The Dutch Football Association has every reason to be optimistic as the promising players keep coming, but clubs in Netherlands face the eternal problem of constantly losing their stars at a young age.
Frenkie De Jong Ajax
Even the triumphant side of the mid-90s was eventually torn apart, but Ajax were able to delay the inevitable exodus for a while. Only Seedorf left immediately after their Champions League victory, Davids and Reiziger were lured away a year later and Kluivert and Overmars departed in 1997. The likes of Van der Sar, Danny Blind and the De Boers stayed until 1999.
Europe’s best are not willing to wait that long anymore before snapping up the best the Dutch have to offer. Less than a year after losing promising winger Justin Kluivert to Roma, Barcelona have already sealed a €75 million deal to land current hottest prospect De Jong in the summer, and De Ligt looks likely to follow him out the door. Meanwhile, Van de Beek is attracting interest from the Premier League.

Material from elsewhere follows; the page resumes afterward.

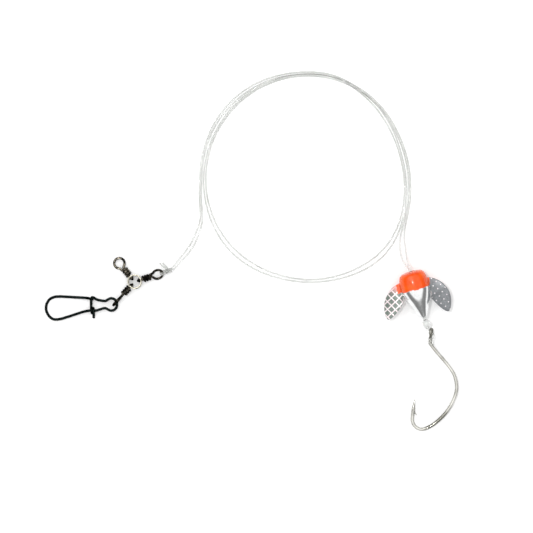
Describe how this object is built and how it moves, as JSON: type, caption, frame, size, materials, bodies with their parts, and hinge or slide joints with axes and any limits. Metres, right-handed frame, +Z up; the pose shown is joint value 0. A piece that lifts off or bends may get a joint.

Even worse, the likes of Chelsea, Manchester City and Manchester United have developed a taste for plucking the top talents directly from Ajax, Feyenoord and PSV's academies.
There is one thing that's very difficult in Netherlands: keeping a team,” Overmars said to NRC . “Players at Barcelona stay for five years, at Ajax, no longer. What energy it cost us to keep the current team together. We had to go through those qualifiers last summer. If that had not gone well then I would have had them here one by one at the door. And even if you manage that, then you know it’s only for one year.
“You get to the [Europa League] final, but can you continue with that? No. The team falls apart, key players leave. I have made peace with that. Because I know how it is at Ajax, you cannot build on the longer term."
While fulfilling Overmars' dream of winning the Champions League as a director at Ajax will prove a very difficult - if not impossible - task, at least he can be happy that the Amsterdam side and Dutch football are once again producing prodigious talents. And Real Madrid will get to witness that first hand on Wednesday.